In the absence of Northern Ireland Ministers, officials have also engaged on the technicalities of the Bill with the Northern Ireland Civil Service to ensure that the provisions work for Northern Ireland, without prejudice to the views of incoming Northern Ireland Ministers. The Government’s focus remains on restoring devolution in Northern Ireland so that Northern Ireland Ministers can engage substantively on these issues.

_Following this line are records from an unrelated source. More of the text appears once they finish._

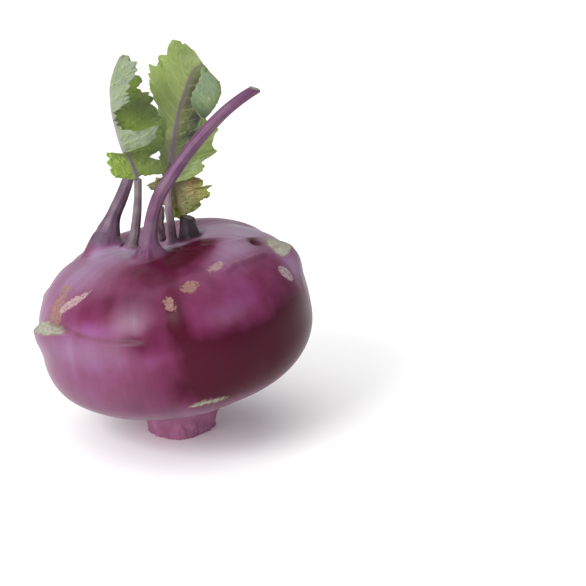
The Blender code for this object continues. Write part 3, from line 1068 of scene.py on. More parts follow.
    def add_lines(self, skin: SkinPlaces) -> tuple[Array, Array]:
        """Raises the skin to the ridges and steps.

        Args:
            skin: the places on the skin.

        Returns:
            How far they raise each place, and how much painted shade darkens it along their creases.
        """
        raised = np.zeros_like(skin.turn)
        painted_shade = np.zeros_like(skin.turn)
        for line in self.lines:
            best = np.full_like(skin.turn, np.inf)
            side = np.zeros_like(skin.turn)
            fade = np.zeros_like(skin.turn)
            for part, (start, end) in enumerate(zip(line.points, line.points[1:])):
                away, share, upward = self.beside(skin, start, end)
                nearer = away < best
                best = np.where(nearer, away, best)
                side = np.where(nearer, upward, side)
                done = (part + share) / (len(line.points) - 1)
                fade = np.where(nearer, ease(done * 6.0) * ease((1.0 - done) * 4.0), fade)
            step = line.step * side * (1.0 - np.exp(-best / line.width)) * bell(best / line.reach)
            raised += fade * (line.ridge * bell(best / line.width) + step)
            # The crease is darkened along its line as painted shade.
            painted_shade = np.maximum(painted_shade, fade * line.painted_shade * bell(best / (line.width * 0.8)))
        return raised, painted_shade

    def add_hollows(self, skin: SkinPlaces) -> Array:
        """Moves the skin to the valleys and swells.

        Args:
            skin: the places on the skin.

        Returns:
            How far they raise each place.
        """
        moved = np.zeros_like(skin.turn)
        for hollow in self.hollows:
            away, _, _ = self.beside(skin, hollow.start, hollow.end)
            moved += hollow.rise * bell(away / hollow.width)
        return moved

    def add_scuffs(self, skin: SkinPlaces) -> tuple[Array, Array, Array]:
        """Lays the scuffs over the skin.

        Args:
            skin: the places on the skin.

        Returns:
            The scuffs' field, which is 0 at the edge of one and more inside it, their age and their depth.
        """
        scuffed = np.full_like(skin.turn, -2.0)
        old = np.zeros_like(skin.turn)
        sunk = np.zeros_like(skin.turn)
        for scuff in self.scuffs:
            across = turn_from(skin.turn, scuff.azimuth) * skin.radius
            up = skin.arc - self.arc_at(scuff.height)
            tilt = math.radians(scuff.tilt)
            along = across * math.cos(tilt) + up * math.sin(tilt)
            over = up * math.cos(tilt) - across * math.sin(tilt)
            own = scuff.crispness * (1.0 - np.hypot(along / scuff.half_width, over / scuff.half_height))
            old = np.where(own > scuffed, scuff.old, old)
            scuffed = np.maximum(scuffed, own)
            sunk = np.maximum(sunk, scuff.sunk * ease(own + 0.2))
        return scuffed, old, sunk

    def add_necks(self, stem: Array, row_height: Array) -> tuple[Array, Array, Array, Array]:
        """Draws the crown up into the flared necks of the stalks.

        Args:
            stem: points about the stem's own axis.
            row_height: how high each point is, to keep the necks on the crown.

        Returns:
            The moved points, how far up a neck each is from 0 to 1, that neck's number and the turn
            about it.
        """
        radius, height, _ = self.profile()
        top = height > 0.0
        order = np.argsort(radius[top])
        moved = stem.copy()
        climbed = np.zeros(len(stem))
        owner = np.zeros(len(stem), dtype=int)
        around = np.zeros(len(stem))
        core = self.neck_core
        for number, stalk in enumerate(self.stalks):
            places = np.linspace(0.0, stalk.split, 120)
            path = route(stalk.path, places)
            centre = self.to_stem(path[:, :3])
            surface = np.interp(
                np.hypot(centre[:, 0], centre[:, 1]), radius[top][order], height[top][order]
            )
            # The neck starts where its path comes out of the crown.
            first = int(np.argmax(centre[:, 2] > surface))
            centre, sizes, places = centre[first:], path[first:, 3:5], places[first:]
            shares = np.linspace(0.0, 1.0, len(centre))
            wide = sizes[0] * stalk.spread
            off = (stem[:, :2] - centre[0, :2]) / wide
            away = np.hypot(off[:, 0], off[:, 1])
            outside = np.clip((away - core) / (1.0 - core), 0.0, 1.0)
            climb = (1.0 - outside) ** self.neck_climb
            near = (away < 1.0) & (row_height > 0.0)
            shift = np.stack([np.interp(climb, shares, line) for line in centre.T], 1) - centre[0]
            narrow = 1.0 - self.neck_waist * ease((climb - 0.5) / 0.5)
            size = np.stack([np.interp(climb, shares, line) * narrow for line in sizes.T], 1)
            reach = size + (wide - size) * (outside**self.neck_flare)[:, None]
            angle = np.arctan2(off[:, 1], off[:, 0])
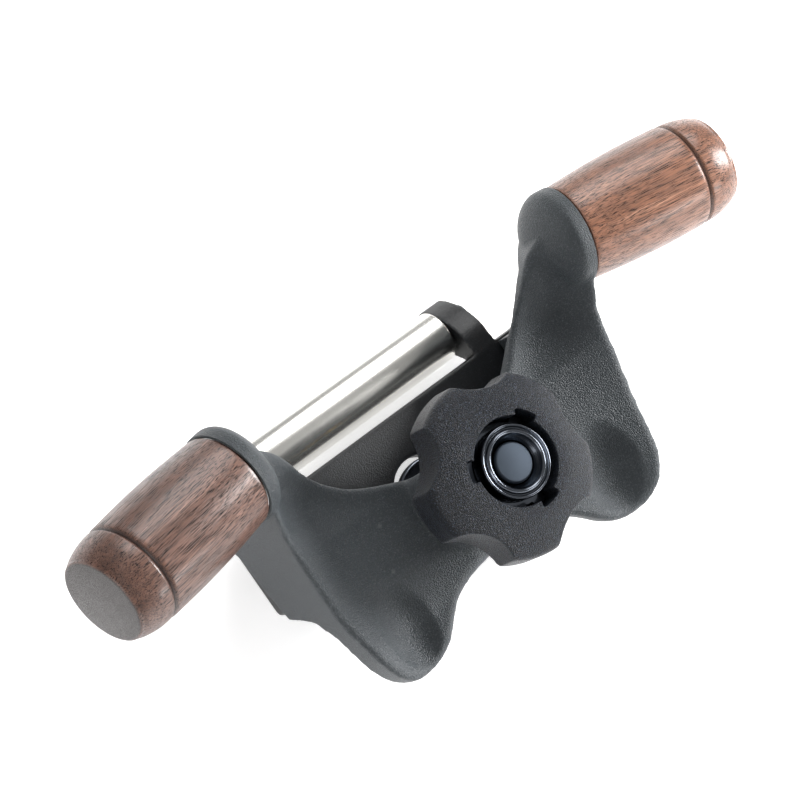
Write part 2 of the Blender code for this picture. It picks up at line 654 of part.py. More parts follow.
def make_clamp(stance):
    """The screw turns in a bush in the yoke and pushes the pad, which slides but does not turn."""
    axis = bpy.data.objects.new("clamp_axis", None)
    bpy.context.collection.objects.link(axis)
    axis.parent = stance
    axis.location = (0.0, CLAMP_AXIS, 0.0)
    make_knob(axis)
    make_knob_insert(axis)
    make_clamp_screw(axis)
    bush = [(SCREW_RADIUS + GAP, PLATE_BACK + GAP), (BOSS_BUSH_RADIUS, PLATE_BACK + GAP),
            (BOSS_BUSH_RADIUS, BOSS_TOP - GAP), (SCREW_RADIUS + GAP, BOSS_TOP - GAP)]
    mesh_object("threaded_bush", turned(bush), "brass", axis)
    bore = JOURNAL_RADIUS + GAP
    pad = [(bore, PAD_POCKET), (PAD_POCKET_RADIUS, PAD_POCKET), (PAD_POCKET_RADIUS, PAD_BACK),
           (PAD_RADIUS - 0.5 * MM, PAD_BACK), (PAD_RADIUS, PAD_BACK + 0.5 * MM),
           (PAD_RADIUS, PAD_FRONT - 0.4 * MM), (PAD_RADIUS - 0.4 * MM, PAD_FRONT),
           (PAD_COLLAR_RADIUS, PAD_FRONT), (PAD_COLLAR_RADIUS, PAD_COLLAR), (bore, PAD_COLLAR)]
    mesh_object("pressure_pad", turned(pad), "dark_steel", axis)
    clip_front = PAD_POCKET - GAP
    clip = ring_piece(CLIP_GROOVE_RADIUS + GAP, PAD_CLIP_RADIUS, clip_front - PAD_CLIP_THICKNESS, clip_front)
    mesh_object("pad_clip", clip, "steel", axis)


# ---------------------------------------------------------------- stance

def stand(stance):
    """Tilt the guide onto its roller and the foot of its bed, then centre it over the origin."""
    run = ROLLER_PLACE.y - BED_FOOT
    fall = ROLLER_PLACE.z - BED_BACK
    tilt = math.atan2(-fall, run) + math.asin(ROLLER_RADIUS / math.hypot(run, fall))
    stance.rotation_euler = (tilt, 0.0, 0.0)
    stance.location = (0.0, 0.0, 0.0)
    bpy.context.view_layer.update()
    depsgraph = bpy.context.evaluated_depsgraph_get()
    corners = []
    for obj in bpy.data.objects:
        if obj.type == "MESH" and not obj.hide_render:
            shown = obj.evaluated_get(depsgraph)
            corners += [shown.matrix_world @ vert.co for vert in shown.data.vertices]
    low = Vector([min(c[i] for c in corners) for i in range(3)])
    high = Vector([max(c[i] for c in corners) for i in range(3)])
    stance.location = (-(low.x + high.x) / 2, -(low.y + high.y) / 2, -low.z)
    bpy.context.view_layer.update()


def main():
    clear_scene()
    stance = bpy.data.objects.new("stance", None)
    bpy.context.collection.objects.link(stance)
    make_yoke(stance)
    make_bed(stance)
    make_bed_screws(stance)
    make_roller(stance)
    make_grip(stance, -1, "left")
    make_grip(stance, 1, "right")
    make_clamp(stance)
    stand(stance)


main()
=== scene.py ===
import json
import math

import bpy
import numpy as np
from mathutils import Matrix, Vector


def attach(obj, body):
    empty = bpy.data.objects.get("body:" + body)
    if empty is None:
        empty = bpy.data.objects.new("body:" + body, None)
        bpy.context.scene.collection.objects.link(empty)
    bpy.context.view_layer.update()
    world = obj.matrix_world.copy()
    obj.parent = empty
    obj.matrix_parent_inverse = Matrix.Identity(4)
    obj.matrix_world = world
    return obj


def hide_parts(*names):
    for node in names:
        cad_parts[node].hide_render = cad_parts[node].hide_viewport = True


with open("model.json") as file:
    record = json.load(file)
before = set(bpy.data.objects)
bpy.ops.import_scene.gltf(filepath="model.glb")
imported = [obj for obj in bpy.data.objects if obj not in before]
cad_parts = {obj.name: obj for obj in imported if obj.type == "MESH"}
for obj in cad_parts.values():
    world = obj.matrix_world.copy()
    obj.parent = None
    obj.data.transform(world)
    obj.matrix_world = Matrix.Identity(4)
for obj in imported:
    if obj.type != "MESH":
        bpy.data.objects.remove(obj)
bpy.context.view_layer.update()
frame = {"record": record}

MM = 0.001

# ------------------------------------------------------------------ stance
# The guide is drawn upright: X along the roller, Y up the yoke to the roller, Z out along the
# clamp screw. It leans back on its roller, and the knob's joint says by how much and where.
KNOB_AXIS_Y = -28.4 * MM

knob_joint = next(j for j in frame["record"]["behaviour"]["joints"] if j["name"] == "knob_turn")
lean_axis = Vector(knob_joint["axis"])
lean = math.atan2(-lean_axis.y, lean_axis.z)
stance_turn = Matrix.Rotation(lean, 4, "X")
knob_spot = stance_turn @ Vector((0, KNOB_AXIS_Y, 0))
stance = Matrix.Translation(Vector(knob_joint["pos_m"]) - knob_spot) @ stance_turn


# ------------------------------------------------------------------ camera
# The guide is seen from the left and above, knob side towards the viewer, from a long way off.
VIEW_RIGHT = Vector((0.7157, -0.5641, 0.4098))
VIEW_UP = Vector((0.5238, 0.8213, 0.2202))
VIEW_BACK = Vector((-0.4628, 0.0571, 0.8827))
VIEW_FROM = Vector((-413.1, 49.5, 774.5)) * MM

camera_data = bpy.data.cameras.new("camera")
camera_data.sensor_width = 36.0
camera_data.lens = 160.6
camera_data.clip_end = 20.0
camera = bpy.data.objects.new("camera", camera_data)
bpy.context.collection.objects.link(camera)
view = Matrix.Identity(4)
for column, axis in enumerate((VIEW_RIGHT, VIEW_UP, VIEW_BACK, VIEW_FROM)):
    for row in range(3):
        view[row][column] = axis[row]
camera.matrix_world = stance @ view
bpy.context.scene.camera = camera


# ------------------------------------------------------------------ floor and lights
# A wide white floor that glows a little, and four soft white lights: one above and behind, a
# strong one on the right, and two weak ones in front and on the left.
def pick(piece):
    """Leave only this piece selected and active."""
    bpy.ops.object.select_all(action="DESELECT")
    piece.select_set(True)
    bpy.context.view_layer.objects.active = piece


def new_finish(name, colour, roughness, metallic=0.0):
    """A material with its shader's own colours set, returned with its node tree and shader."""
    finish = bpy.data.materials.new(name)
    finish.use_nodes = True
    tree = finish.node_tree
    shader = tree.nodes["Principled BSDF"]
    shader.inputs["Base Color"].default_value = (*colour, 1.0)
    shader.inputs["Roughness"].default_value = roughness
    shader.inputs["Metallic"].default_value = metallic
    return finish, tree, shader


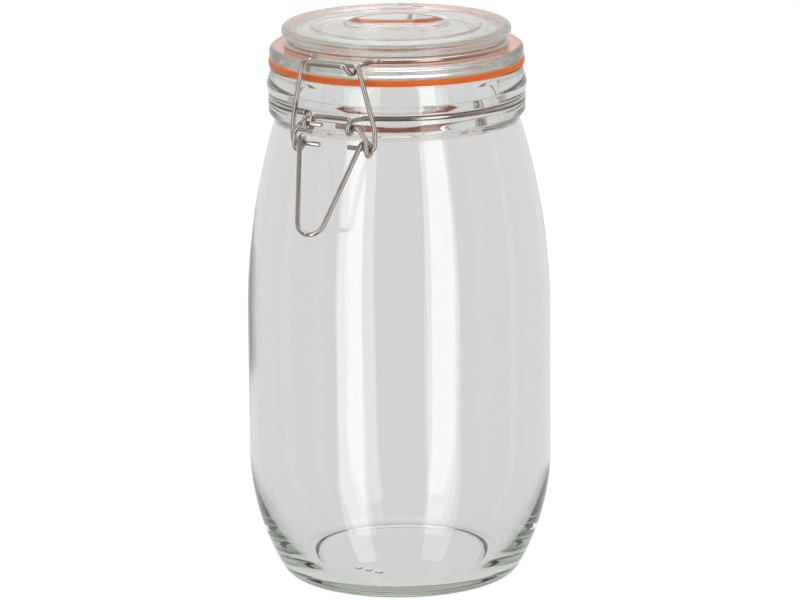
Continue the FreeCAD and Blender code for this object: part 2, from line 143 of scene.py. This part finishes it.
# The rings and the steps round the axis are closer where the nubs are.
nub_rings = np.arange(24.6, 28.9, 0.3)
nub_turns = TURNS[np.cos(TURNS) > math.cos(0.24)] + TURNS[1] / 2
inside_belly = BELLY_RADIUS - WALL
jar_outline = np.vstack(
    [
        [[0, PUNT_RISE]],
        np.column_stack([nub_rings, nub_rings * 0 + PUNT_RISE]),
        rounded_run(
            [
                (29, PUNT_RISE, 0),
                (PUNT_RADIUS, PUNT_RISE, 2),
                (35.4, 0, 1),
                (37, 0, 0),
                (FOOT_RADIUS, 0, 0),
            ]
        ),
        arc_run((FOOT_RADIUS, HEEL_BEND), HEEL_BEND, -90, HEEL_TURN, 16)[1:],
        arc_run((BELLY_RADIUS - FLANK_BEND, BELLY_LOW), FLANK_BEND, HEEL_TURN, 0, 36)[1:],
        arc_run((BELLY_RADIUS - SHOULDER_BEND, BELLY_HIGH), SHOULDER_BEND, 0, 17.047, 50)[:-1],
        rounded_run(
            [
                (47.2, 179.1, 0),
                (46.9, 180.3, 1.2),
                (49.2, 183.2, 2.2),
                (49.3, 187.9, 0.8),
                (47.4, 188.1, 0.4),
                (47.4, 189.9, 0.4),
                (49.3, 190.1, 1.0),
                (49.8, 194.2, 2.2),
                (48.6, 198.6, 1.0),
                (48.3, RIM_LEVEL, 1.5),
                (MOUTH_RADIUS, RIM_LEVEL, 1.6),
                (MOUTH_RADIUS, 186, 4),
                (43.0, 180.9, 3),
                (43.4, 179.5, 0),
            ]
        ),
        arc_run((inside_belly - SHOULDER_BEND, BELLY_HIGH), SHOULDER_BEND, 16.5, 0, 50)[1:],
        arc_run((inside_belly - INNER_FLANK_BEND, BELLY_LOW), INNER_FLANK_BEND, 0, FLOOR_TURN, 36),
        arc_run((FLOOR_RADIUS, FLOOR_LEVEL + FLOOR_BEND), FLOOR_BEND, FLOOR_TURN, -90, 16)[1:],
        [[0, FLOOR_LEVEL]],
    ]
)


def blown(radius, angle, level):
    """Where hot glass lies in the mould.

    Each face moves along its radius by its swing times the sum of three sines of the angle and
    the level, with 2, 3 and 7 waves to a turn, which fades out towards the base and the mouth.
    Three round nubs stand down from the hollow under the base: each drops the level by its
    height times e to minus the fourth power of the distance from its middle over its radius.
    """
    wall = np.clip((level - 14) / 40, 0, 1) * np.clip((176 - level) / 30, 0, 1)
    row = np.arange(len(radius))[:, None]
    inside = row > len(radius) * 0.5
    wave = np.sin(2 * angle + level / 41) + 0.6 * np.sin(3 * angle - level / 23 + 1)
    wave = wave + 0.35 * np.sin(7 * angle + level / 31 + 2)
    swung = radius + np.where(inside, INNER_SWING * wave, OUTER_SWING * wave) * wall
    bottom = (row < len(radius) * 0.25) & (level < PUNT_RISE + 0.8)
    across, along = radius * np.sin(angle), radius * np.cos(angle)
    for place in (-1, 0, 1):
        off = np.hypot(across - place * NUB_SPACING, along - NUB_REACH)
        level = level - np.where(bottom, NUB_HEIGHT * np.exp(-((off / NUB_RADIUS) ** 4)), 0)
    return swung, level


jar_turns = np.sort(np.concatenate([TURNS, nub_turns]))
jar = turned("jar_glass_body", evened(jar_outline, RING_SPACING), blown, steps=jar_turns)


def linear(hex_colour):
    """A shader colour from an sRGB hex value: each channel is taken to linear light."""
    channels = [int(hex_colour[i : i + 2], 16) / 255 for i in (1, 3, 5)]
    lit = [c / 12.92 if c <= 0.04045 else ((c + 0.055) / 1.055) ** 2.4 for c in channels]
    return (*lit, 1.0)


def add_node(tree, kind, inputs=None, **settings):
    """A new node: settings are its own properties; inputs are values or other nodes' outputs."""
    made = tree.nodes.new(kind)
    for name, value in settings.items():
        setattr(made, name, value)
    for name, value in (inputs or {}).items():
        if isinstance(value, bpy.types.NodeSocket):
            tree.links.new(value, made.inputs[name])
        else:
            made.inputs[name].default_value = value
    return made


def new_material(name):
    """An empty node material and its tree."""
    made = bpy.data.materials.new(name)
    made.use_nodes = True
    made.node_tree.nodes.clear()
    return made, made.node_tree


SODA_LIME_IOR = 1.52
RIPPLE_DEPTH, HANDLING_SPACING = 0.03, 35  # millimetres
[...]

If Committee is anything to go by, I look forward to a lively debate on these amendments, but a thoughtful, reasoned, and constructive one. On this issue in particular, we are in novel territory and we have looked to others for their suggestions. I thank noble Lords for their suggestions, which have shaped our proposals, and their efforts in engaging the devolved Administrations. I should of course give special mention to the noble and learned Lords, Lord Mackay and Lord Hope, who have ably led the House in scrutinising the Government’s proposals and endeavouring to broker compromise here. The amendments we have tabled today are a reflection of our joint working with all parties. They show how far we have come and the sincerity with which we, and indeed the devolved Administrations, have approached this matter. I beg to move.